Dans notre société, nous vivons souvent avec cette illusion que nous pouvons tout maîtriser doublée d’un certain sentiment de toute-puissance. C’est le cas notamment en matière de grossesse, cette période qui – grâce aux progrès de la médecine et aux nombreux moyens techniques dont nous disposons pour anticiper des problèmes et y trouver des solutions – est devenue très (voire trop) surveillée. Qui plus est, la grossesse s’apparente forcément au bonheur. Bien heureusement. Mais nous oublions que la vie nous réserve toujours de mauvaises surprises, même au moment de la naissance d’un enfant censé être l’un des plus beaux et magiques qui soient.
Difficile dans ces conditions pour les parents d’entamer le processus d’acceptation du décès de leur bébé, qu’il soit le résultat d’une IMG – ce choix forcément fait par dépit en cas de malformations importantes ou d’une pathologie gravissime et le condamnant à une fin certaine – d’une MFIU, ou d’un grave problème de santé qui survient ou s’aggrave après seulement quelques jours, semaines ou mois de vie. Très souvent, une cause est retrouvée qui explique le décès. Parfois, il faudra attendre les résultats de l’autopsie que certains consentent à faire pratiquer sur leur si petit bébé pour enfin avoir cette explication. Si elle ne change évidemment pas l’état des choses, elle peut permettre aux parents, et tout particulièrement aux mamans, d’entamer leur travail de deuil et de ne pas se sentir coupables à l’idée que leur propre corps n’a pas pu protéger leur bébé. Encore une fois, nous ne maîtrisons pas tout, la nature est ainsi faite. Mais il arrive qu’aucune explication ne soit trouvée. Pas évident alors pour les parents de s’en accommoder.

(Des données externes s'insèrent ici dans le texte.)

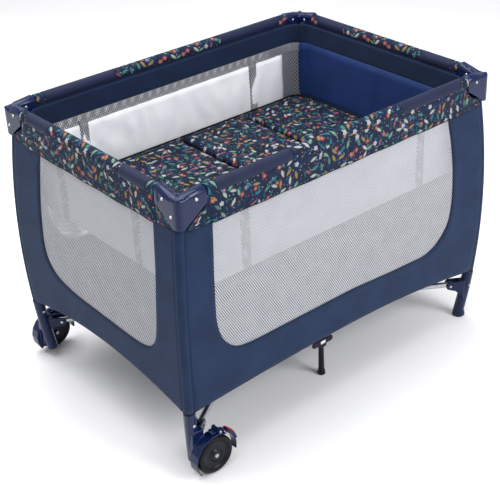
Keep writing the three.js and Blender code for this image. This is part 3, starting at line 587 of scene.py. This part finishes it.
class Side:
    """One side of the yard. a runs along it, and out points away from the yard."""

    def __init__(self, name, along, out, spans, ends, hem, window, home):
        self.name = name
        self.along = along
        self.out = out
        self.long = spans == "x"
        self.span_index = 0 if self.long else 1
        self.rail_out = LONG_RAIL_Y if self.long else SHORT_RAIL_X
        self.cap_arm = CAP_ARM[spans]
        self.ends = ends  # what its half rails' names end in, at the low and high end of a
        self.hem = hem  # (height at low end, at the middle, at high end)
        self.window = window
        self.home = home  # the body of the post at the low end of a
        self.flip = along.cross(Z).dot(out) < 0

    def span(self, z):
        """Half the distance between the side's two legs at a height."""
        return leg_at(z)[self.span_index]

    def wall(self, a, z, out=PANEL_OUT):
        return self.along * a + self.out * (leg_at(z)[1 - self.span_index] + out) + Z * z

    def rail(self, a, out, up):
        return self.along * a + self.out * (self.rail_out + out) + Z * (RAIL_Z + up)

    def hem_at(self, a):
        """Height of the arched lower edge."""
        low, middle, high = self.hem
        share = a / self.span(0.17)
        return middle + ((high if a > 0 else low) - middle) * share * share

    def inside(self, a, z, inset=0.004):
        return abs(a) <= self.span(z) - inset and self.hem_at(a) <= z <= PANEL_TOP

    def gather(self, piece):
        """The cloth rides on one post."""
        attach(piece, self.home)
        anchor = self.along * -self.span(LEG_BEND_Z)
        tuple(self.along)
        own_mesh(piece)
        return piece


LONG_WINDOW = [
    (-0.412, 0.698), (-0.412, 0.669), (-0.423, 0.543), (-0.427, 0.424), (-0.417, 0.371), (-0.395, 0.338),
    (-0.367, 0.316), (-0.323, 0.311), (0.020, 0.311), (0.143, 0.302), (0.298, 0.295), (0.341, 0.316),
    (0.381, 0.361), (0.391, 0.431), (0.390, 0.522), (0.382, 0.599), (0.370, 0.666), (0.369, 0.698),
]
SHORT_WINDOW = [
    (-0.268, 0.698), (-0.268, 0.670), (-0.276, 0.560), (-0.271, 0.437), (-0.264, 0.372), (-0.255, 0.345),
    (-0.219, 0.319), (-0.165, 0.314), (0.102, 0.323), (0.183, 0.340), (0.221, 0.377), (0.230, 0.421),
    (0.228, 0.520), (0.216, 0.670), (0.216, 0.698),
]
LONG_ENDS = ("left", "right")
SHORT_ENDS = ("near", "far")
LONG_HEM = (0.190, 0.205, 0.156)
SIDES = [
    Side("front", X, -Y, "x", LONG_ENDS, LONG_HEM, LONG_WINDOW, "near_left_post"),
    Side("back", X, Y, "x", LONG_ENDS, LONG_HEM, LONG_WINDOW, "far_left_post"),
    Side("left", Y, -X, "y", SHORT_ENDS, (0.188, 0.235, 0.188), SHORT_WINDOW, "near_left_post"),
    Side("right", Y, X, "y", SHORT_ENDS, (0.156, 0.205, 0.156), None, "near_right_post"),
]


def ruffle(a, z, strength):
    """Soft folds of taut cloth, a few millimetres deep at most."""
    broad = noise.noise(Vector((a * 4, z * 6, 1.3)))
    fine = noise.noise(Vector((a * 13, z * 9, 7.1)))
    return strength * (broad + 0.4 * fine)


def panel_cloth(side):
    """The panel from its window out to the legs, the hem and the rail."""
    loop = smooth_loop(side.window)
    centre = sum(loop, Vector((0, 0))) / len(loop)
    rings = 9

    def edge_towards(point):
        ray = point - centre
        low, high = 1.0, 6.0
        for _ in range(24):
            middle = (low + high) / 2
            spot = centre + ray * middle
            if side.inside(spot.x, spot.y):
                low = middle
            else:
                high = middle
        return centre + ray * low

    edges = [edge_towards(point) for point in loop]
    points = []
    uvs = []
    for ring in range(rings + 1):
        share = ring / rings
        calm = 4 * share * (1 - share)
        for inner, outer in zip(loop, edges):
            spot = inner.lerp(outer, share)
            out = PANEL_OUT - 0.001 - calm * abs(ruffle(*spot, 0.0022))
            points.append(side.wall(spot.x, spot.y, out))
            uvs.append(tuple(spot))
    faces = ring_faces(rings + 1, len(loop))
    piece = mesh_object(f"panel_cloth_{side.name}", points, faces, uvs, NAVY)
    return side.gather(thicken(piece, CLOTH_THICKNESS, 1.0 if side.flip else -1.0))


def solid_panel(side):
    """A panel with no window."""

    def place(s, t):
        a_share = 2 * s - 1
        hem = side.hem_at(a_share * side.span(0.2))
        z = hem + (PANEL_TOP - hem) * t
        a = a_share * (side.span(z) - 0.004)
        calm = (1 - a_share * a_share) * t * (1 - t) * 4
        return side.wall(a, z, PANEL_OUT - 0.001 - calm * abs(ruffle(a, z, 0.004)))

    piece = grid(f"panel_cloth_{side.name}", place, 60, 40, NAVY, (2 * side.span(0.4), 0.5))
    return side.gather(thicken(piece, CLOTH_THICKNESS, 1.0 if side.flip else -1.0))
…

Pour ma part, le choc de l’annonce de la MFIU m’ayant mise littéralement KO psychiquement, ne pas connaître ce qui avait causé le décès d’Alice pendant les dix jours qui ont suivi sa naissance me convenait bien. De toute façon, rien, pas même une explication, ne la ferait revenir. Avec le recul, je pense que ne pas savoir permettait de mettre un voile sur la réalité des évènements. Les seuls moments où je réalisais vraiment ce qui venait de se passer et ce que cela impliquait pour moi et pour notre projet de vie à mon mari et à moi, c’était lorsque je racontais ce que nous avions vécu. Encore et encore. En détails et sans rien cacher de mes émotions.
Et puis il y a eu ce coup de téléphone de ma gynécologue le 18 juillet 2018, le jour de notre anniversaire de mariage à mon mari et à moi, comme pour me signifier que le bonheur ne pourra jamais se passer de son contraire. Elle m’a alors annoncé que j’avais développé des anticorps redoutables pour le fœtus – anticorps souvent présents dans le cadre de maladies auto-immunes de type lupus ou syndrome de Gougerot-Sjögren – car ils franchissent la barrière placentaire et s’attaquent au petit cœur du bébé. Impossible de les détecter sans la présence de certains symptômes retrouvés chez les personnes atteintes de ces maladies. Je n’ai évidemment exprimé aucun de ces symptômes. Alice est donc très probablement décédée des suites d’une myocardite inflammatoire ayant entraîné des troubles du rythme et un arrêt cardiaque. Les risques que ces anticorps provoquent ce type de problème chez le bébé sont de l’ordre de 1%. Ce petit pourcent paraît si insignifiant… Mais c’est ce petit pourcent qui a engendré un cataclysme dans ma vie.
Aujourd’hui, je bénéficie d’un suivi en médecine interne afin, dans un premier temps, de déterminer si je suis effectivement atteinte d’une maladie auto-immune ou si le taux d’anticorps s’est élevé de manière isolée. Malheureusement, il est impossible de faire baisser ce taux d’anticorps mais il existe un traitement qui permet de limiter leur impact dans l’éventualité d’une nouvelle grossesse. Grossesse qui sera également étroitement surveillée afin de détecter tout problème cardiaque chez le fœtus. Il est évident que mon mari et moi avons déjà envisagé avoir un autre bébé. Cette idée est un peu comme une petite lumière qui nous attire vers elle au milieu de la nuit. Mais étant donné qu’il nous faudra repasser par un processus de PMA et de DPI (diagnostic préimplantatoire), encore un peu de temps va nous être nécessaire avant d’atteindre cette lumière et d’avoir à nouveau confiance en la vie.